For investors and property managers

investment property analysis

The two-bedroom Fair Market Rent trend above, up 7.44% in the year leading into FY2025 after two years of much smaller increases, is the single most citable input for underwriting a Shorewood-area rental unit against federal benchmarks rather than a single aggregator’s asking-price average. Combine that with the academic-calendar turnover pattern: units near the Oakland Avenue corridor see a defined late-August vacancy and re-lease window driven by UWM’s fall start date, which matters for projecting vacancy days and marketing spend far more precisely than “near a university” as a generic descriptor. Shorewood’s older housing stock also means acquisition underwriting should budget for mechanical-system age (heat, electrical) that a post-2000 building in a different Milwaukee submarket would not carry.
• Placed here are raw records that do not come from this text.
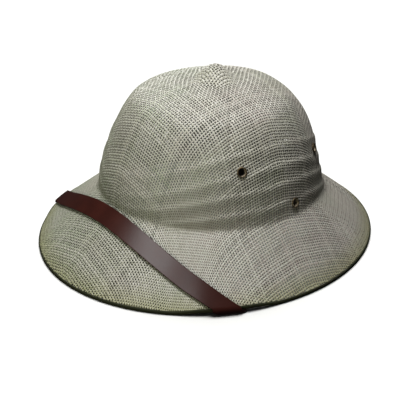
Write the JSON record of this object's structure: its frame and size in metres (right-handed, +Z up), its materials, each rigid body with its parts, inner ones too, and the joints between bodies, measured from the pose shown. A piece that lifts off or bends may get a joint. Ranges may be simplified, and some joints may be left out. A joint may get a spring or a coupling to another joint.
{
  "type": "straw jungle hat, a woven pith helmet",
  "caption": "Woven straw sun helmet with a ridged oval crown, small top knob, wide sloping brim, dark edge binding, leather chin strap and metal vent eyelets.",
  "frame": {"origin": "on the floor under the middle of the brim", "axes": "+Z up, -Y to the hat's front, +X to the wearer's left"},
  "size_m": [0.2996, 0.324, 0.1615],
  "materials": {
    "straw": "woven natural straw, matt, pale khaki",
    "binding": "dark olive woven tape",
    "leather": "smooth dark red-brown leather, satin",
    "brass": "aged dark brass"
  },
  "bodies": {
    "root": {"straw_shell": "straw", "brim_binding": "binding", "chin_strap": "leather", "eyelet_left_front": "brass", "eyelet_left_low": "brass", "eyelet_left_rear": "brass", "eyelet_right_front": "brass", "eyelet_right_low": "brass", "eyelet_right_rear": "brass"}
  },
  "joints": []
}
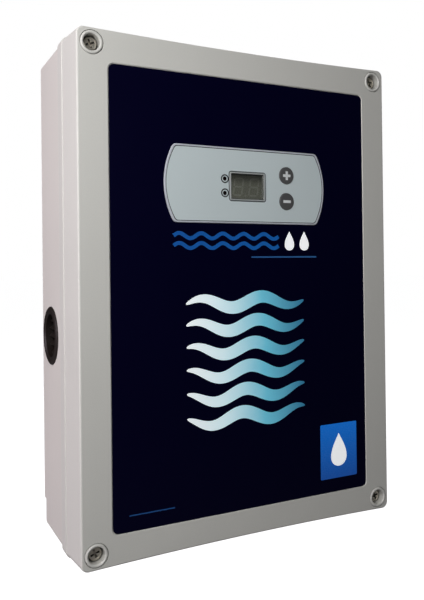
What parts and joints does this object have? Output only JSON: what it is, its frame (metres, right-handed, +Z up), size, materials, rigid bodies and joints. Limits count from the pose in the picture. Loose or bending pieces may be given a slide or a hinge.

Common mistakes renters make searching Shorewood listings

apartment search mistakes

  • Treating a single-property “Shorewood” listing as the whole village. At least one national aggregator’s own URL structure names an individual apartment complex “Shorewood,” distinct from the village-wide search most renters actually want.
  • Budgeting off a 2022 or older rent figure. The two-bedroom Fair Market Rent jumped 7.44% in the single year leading into FY2025; a figure even two years old undercounts current asking rents meaningfully.
  • Assuming “near UWM” means student housing pricing. Shorewood’s median household income and rent both run above the city of Milwaukee’s, and the village is not primarily a student market despite its border with campus.

Are Shorewood schools really as good as they’re described?The Shorewood School District received an “Exceeds Expectations” rating on Wisconsin’s 2024-25 accountability report card, according to the Wisconsin Department of Public Instruction, a named, published rating rather than an unsupported adjective.